Estimate the team size, time horizon, and capital that a conventional company would require to produce comparable output. The estimate is not a valuation — it is a reconstruction-cost benchmark. If the answer is “a 30-person team for three years and $20M,” that itself is a meaningful signal about the candidate's structural compression.
Look for hashes, version-controlled files, blockchain timestamps, public artifacts, and proof of when each piece existed. A real candidate has externalized the work. A claim without documentation is unfalsifiable in either direction — it cannot be verified or refuted, which means it is not yet evaluable.
A serious candidate explicitly invites comparison: name a stronger documented case under harsher constraints producing greater output. A founder who refuses to specify falsification conditions is making a claim that cannot be tested.

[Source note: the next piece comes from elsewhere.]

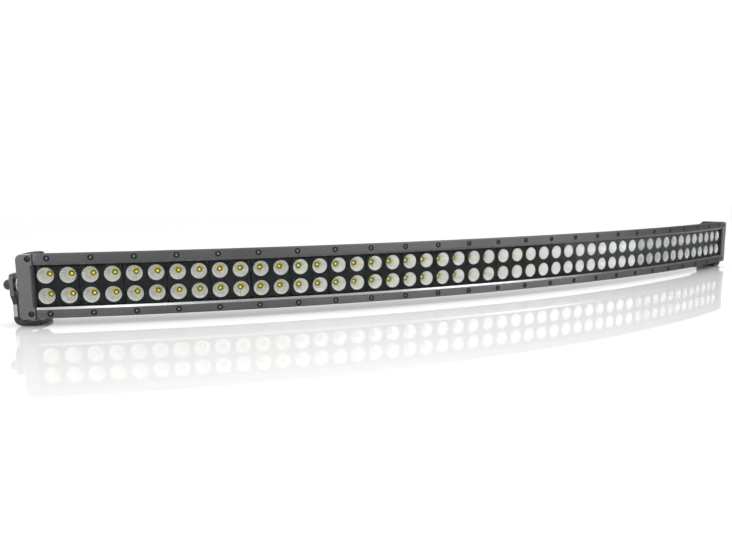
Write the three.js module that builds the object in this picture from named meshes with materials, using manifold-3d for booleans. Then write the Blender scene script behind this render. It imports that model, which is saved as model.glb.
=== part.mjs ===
// Curved double-row LED light bar, nominal 50 inch.
// A curved aluminium housing with cooling fins carries two bezel rails, a clear lens, 24 two-by-two reflector
// modules over six LED boards, a driver board in each half of the rear wiring channel, cast end caps with their
// gaskets, and a tilting steel bracket at each end on an M8 bolt.
//
// Units are millimetres, +Z up. X runs along the bar, -Y is the side that the light leaves from. The origin is the
// middle of the box round the whole bar, on the plane that the bracket feet stand on.
//
// Section coordinates used below: d is the depth behind the front plane of the bezel, z is the height above the
// middle of the section, and s is the arc length along the front plane. End parts use u, outwards from the rail end.
import * as THREE from "three";
import { mergeVertices } from "three/addons/utils/BufferGeometryUtils.js";
import Module from "manifold-3d";

const wasm = await Module();
wasm.setup();

// ---- driving dimensions ----
const RADIUS = 2016.4; // bend radius of the front plane
const LED_PITCH = 25.4; // column pitch at the reflector face
const ROW_PITCH = 24.8; // between the two rows
const COLUMNS = 48;
const MODULE_COLUMNS = 2;
const BAR_HALF_HEIGHT = 39;
const WINDOW_HALF = 25.4;
const FACE_DEPTH = 4.4; // reflector face behind the bezel front
const REFLECTOR_BACK = 22.9;
const CUP_MOUTH_R = 10.2;
const CUP_THROAT_R = 4.1;
const BOARD_FRONT = 23.2;
const BOARD_BACK = 24.7;
const BASE_FRONT = 25;
const BASE_BACK = 29;
const FIN_TIP = 54;
const CAP_DEPTH = 56;
const RAIL_END = 608; // arc length from the middle to a rail's end, at the reflector face
const GASKET_T = 1.2;
const CAP_U0 = 1.8;
const CAP_U1 = 19.7;
const BOSS_R = 9.6;
const BOSS_U = 22.9; // outer face of the pivot boss
const PIVOT_D = 18.5;
const PIVOT_Z = 0.8;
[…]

The framework requires this property; without it, the candidate is making rhetoric, not a verifiable case.
Output produced under unlimited resources is not the same as output produced under maximum friction. The constraint context is part of the case, not a side note. A founder who produced this much under sanctions, geographic isolation, and operational instability is producing the floor of their capacity — not the ceiling.
A real one-person unicorn satisfies all six criteria from the framework above. A weak candidate satisfies some and forces the rest. Honest evaluation produces honest verdicts: candidate qualifies, candidate does not qualify, or candidate is interesting but not yet at the threshold. All three are acceptable outputs. What is not acceptable is forcing a verdict the evidence does not support.
When the first one appears,
will the system see the output
or only the missing team?
The prediction was made by the people who built the AI that would make it possible. The recognition system was not built by anyone. This page proposes one. It is offered as an open instrument — for any candidate, by any evaluator, against any case.